### Data:
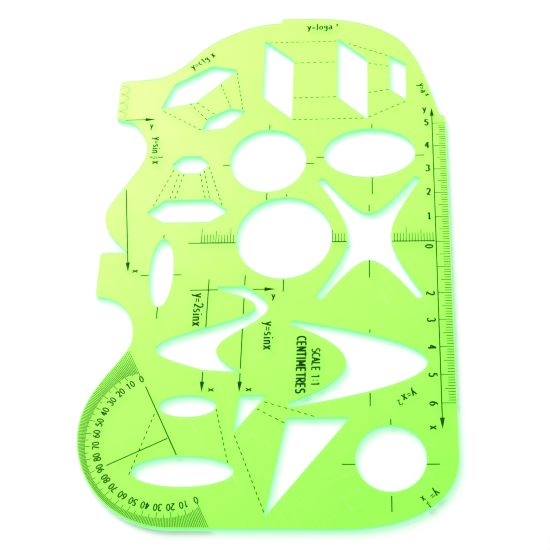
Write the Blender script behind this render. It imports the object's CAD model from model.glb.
# Maths template of clear fluorescent green plastic with dark green print, lying on a white table.
import math

import bpy
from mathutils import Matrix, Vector


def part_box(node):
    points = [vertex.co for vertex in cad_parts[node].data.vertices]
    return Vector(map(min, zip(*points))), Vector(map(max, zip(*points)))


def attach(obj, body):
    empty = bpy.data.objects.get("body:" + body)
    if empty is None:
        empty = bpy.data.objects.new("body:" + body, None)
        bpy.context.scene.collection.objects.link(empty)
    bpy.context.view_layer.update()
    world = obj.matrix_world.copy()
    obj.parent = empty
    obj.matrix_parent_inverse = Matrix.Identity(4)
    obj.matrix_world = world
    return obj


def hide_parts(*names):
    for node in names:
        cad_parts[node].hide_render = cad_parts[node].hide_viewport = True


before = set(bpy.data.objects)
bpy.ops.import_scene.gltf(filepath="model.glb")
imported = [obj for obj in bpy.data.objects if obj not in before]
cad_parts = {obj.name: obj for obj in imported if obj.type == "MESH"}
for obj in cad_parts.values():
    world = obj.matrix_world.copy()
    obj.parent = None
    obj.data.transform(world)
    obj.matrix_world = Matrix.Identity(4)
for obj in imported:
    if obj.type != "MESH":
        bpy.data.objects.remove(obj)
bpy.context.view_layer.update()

MM = 0.001
SHEET_LOW, SHEET_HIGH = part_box("sheet")
SHEET_MIDDLE = (SHEET_LOW + SHEET_HIGH) / 2
SHEET_DIAGONAL = (SHEET_HIGH - SHEET_LOW).length
CORNER_TURN = math.atan2(SHEET_HIGH.y - SHEET_LOW.y, SHEET_HIGH.x - SHEET_LOW.x)

# Softened edges of the cut sheet
EDGE_SOFTENING = 0.11 * MM
EDGE_STEPS = 2
MERGE_GAP = 0.002 * MM
FLAT_ANGLE = math.radians(0.2)
CREASE_ANGLE = math.radians(35)
WALL_LEAN = 0.5
FACE_SLOT, WALL_SLOT = 0, 1

# Colours of the plastic, from the corner by the tab to the corner by the ruler's foot
PALE_LIME = (0.82, 0.98, 0.28, 1)
BRIGHT_LIME = (0.63, 0.98, 0.18, 1)
DEEP_LIME = (0.29, 0.97, 0.06, 1)
FACE_GLOW = (0.46, 1.0, 0.14, 1)
UNDERSIDE_GLOW = (0.38, 0.94, 0.12, 1)
WALL_MINT = (0.12, 0.86, 0.33, 1)
WALL_MINT_DEEP = (0.10, 0.83, 0.26, 1)
FOOT_GLOW = (0.48, 1.0, 0.60, 1)
RIM_GLOW = (0.0, 0.45, 0.20, 1)
SCRATCH_WHITE = (0.95, 1.0, 0.78, 1)
THROUGH_TINT = (0.61, 0.96, 0.71, 1)

# Wear of the plastic
CLOUDING = 0.06
SCRATCH_TURN = math.radians(24)
CROSSING_TURN = math.radians(-58)
SCRATCH_DEPTHS = (0.67, 0.76)

# Print
INK_GREEN = (0.005, 0.048, 0.001, 1)
INK_WORN = (0.026, 0.120, 0.005, 1)
INK_ROUGH = (0.45, 0.7)
SCREEN_RELIEF = 0.01 * MM

# Table and light
TABLE_WHITE = (0.9, 0.9, 0.9, 1)
TABLE_SIZE = 6
TABLE_GAP = 0.05 * MM
ROOM_WHITE = (1, 1, 1, 1)
ROOM_LIGHT = 0.48

# Camera
LENS_LENGTH = 85.63
LENS_SHIFT = (0.0063, 0.0011)
CAMERA_PLACE = (41.207 * MM, -238.369 * MM, 377.055 * MM)
CAMERA_TURN = (math.radians(31.107), math.radians(5.051), math.radians(2.026))


# ---- making -----------------------------------------------------------------

def take_up(piece):
    """Only this piece is selected and active."""
    bpy.ops.object.select_all(action="DESELECT")
    piece.select_set(True)
    bpy.context.view_layer.objects.active = piece


def soften_edges(piece, width, segments):
    """Rounds the sharp edges of a piece a little, as cutting and handling leave them."""
    bevel = piece.modifiers.new("Softened edges", "BEVEL")
    bevel.width = width
    bevel.segments = segments
    bevel.limit_method = "ANGLE"
    bevel.angle_limit = CREASE_ANGLE
    bevel.use_clamp_overlap = False
    take_up(piece)
    bpy.ops.object.modifier_apply(modifier=bevel.name)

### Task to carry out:
All of the data needs to be printed once more, exactly.

### The answer:
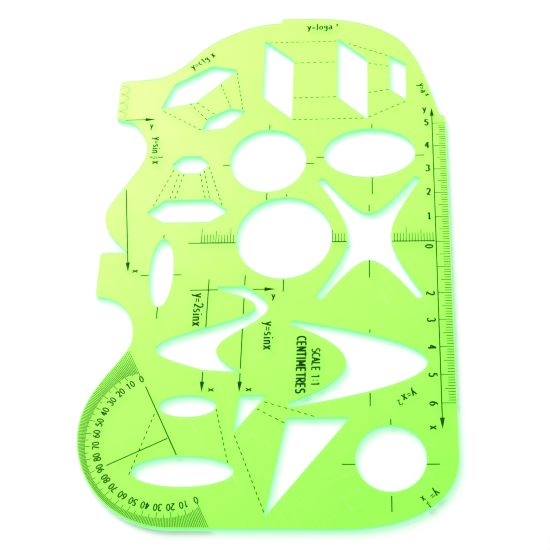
Write the Blender script behind this render. It imports the object's CAD model from model.glb.
# Maths template of clear fluorescent green plastic with dark green print, lying on a white table.
import math

import bpy
from mathutils import Matrix, Vector


def part_box(node):
    points = [vertex.co for vertex in cad_parts[node].data.vertices]
    return Vector(map(min, zip(*points))), Vector(map(max, zip(*points)))


def attach(obj, body):
    empty = bpy.data.objects.get("body:" + body)
    if empty is None:
        empty = bpy.data.objects.new("body:" + body, None)
        bpy.context.scene.collection.objects.link(empty)
    bpy.context.view_layer.update()
    world = obj.matrix_world.copy()
    obj.parent = empty
    obj.matrix_parent_inverse = Matrix.Identity(4)
    obj.matrix_world = world
    return obj


def hide_parts(*names):
    for node in names:
        cad_parts[node].hide_render = cad_parts[node].hide_viewport = True


before = set(bpy.data.objects)
bpy.ops.import_scene.gltf(filepath="model.glb")
imported = [obj for obj in bpy.data.objects if obj not in before]
cad_parts = {obj.name: obj for obj in imported if obj.type == "MESH"}
for obj in cad_parts.values():
    world = obj.matrix_world.copy()
    obj.parent = None
    obj.data.transform(world)
    obj.matrix_world = Matrix.Identity(4)
for obj in imported:
    if obj.type != "MESH":
        bpy.data.objects.remove(obj)
bpy.context.view_layer.update()

MM = 0.001
SHEET_LOW, SHEET_HIGH = part_box("sheet")
SHEET_MIDDLE = (SHEET_LOW + SHEET_HIGH) / 2
SHEET_DIAGONAL = (SHEET_HIGH - SHEET_LOW).length
CORNER_TURN = math.atan2(SHEET_HIGH.y - SHEET_LOW.y, SHEET_HIGH.x - SHEET_LOW.x)

# Softened edges of the cut sheet
EDGE_SOFTENING = 0.11 * MM
EDGE_STEPS = 2
MERGE_GAP = 0.002 * MM
FLAT_ANGLE = math.radians(0.2)
CREASE_ANGLE = math.radians(35)
WALL_LEAN = 0.5
FACE_SLOT, WALL_SLOT = 0, 1

# Colours of the plastic, from the corner by the tab to the corner by the ruler's foot
PALE_LIME = (0.82, 0.98, 0.28, 1)
BRIGHT_LIME = (0.63, 0.98, 0.18, 1)
DEEP_LIME = (0.29, 0.97, 0.06, 1)
FACE_GLOW = (0.46, 1.0, 0.14, 1)
UNDERSIDE_GLOW = (0.38, 0.94, 0.12, 1)
WALL_MINT = (0.12, 0.86, 0.33, 1)
WALL_MINT_DEEP = (0.10, 0.83, 0.26, 1)
FOOT_GLOW = (0.48, 1.0, 0.60, 1)
RIM_GLOW = (0.0, 0.45, 0.20, 1)
SCRATCH_WHITE = (0.95, 1.0, 0.78, 1)
THROUGH_TINT = (0.61, 0.96, 0.71, 1)

# Wear of the plastic
CLOUDING = 0.06
SCRATCH_TURN = math.radians(24)
CROSSING_TURN = math.radians(-58)
SCRATCH_DEPTHS = (0.67, 0.76)

# Print
INK_GREEN = (0.005, 0.048, 0.001, 1)
INK_WORN = (0.026, 0.120, 0.005, 1)
INK_ROUGH = (0.45, 0.7)
SCREEN_RELIEF = 0.01 * MM

# Table and light
TABLE_WHITE = (0.9, 0.9, 0.9, 1)
TABLE_SIZE = 6
TABLE_GAP = 0.05 * MM
ROOM_WHITE = (1, 1, 1, 1)
ROOM_LIGHT = 0.48

# Camera
LENS_LENGTH = 85.63
LENS_SHIFT = (0.0063, 0.0011)
CAMERA_PLACE = (41.207 * MM, -238.369 * MM, 377.055 * MM)
CAMERA_TURN = (math.radians(31.107), math.radians(5.051), math.radians(2.026))


# ---- making -----------------------------------------------------------------

def take_up(piece):
    """Only this piece is selected and active."""
    bpy.ops.object.select_all(action="DESELECT")
    piece.select_set(True)
    bpy.context.view_layer.objects.active = piece


def soften_edges(piece, width, segments):
    """Rounds the sharp edges of a piece a little, as cutting and handling leave them."""
    bevel = piece.modifiers.new("Softened edges", "BEVEL")
    bevel.width = width
    bevel.segments = segments
    bevel.limit_method = "ANGLE"
    bevel.angle_limit = CREASE_ANGLE
    bevel.use_clamp_overlap = False
    take_up(piece)
    bpy.ops.object.modifier_apply(modifier=bevel.name)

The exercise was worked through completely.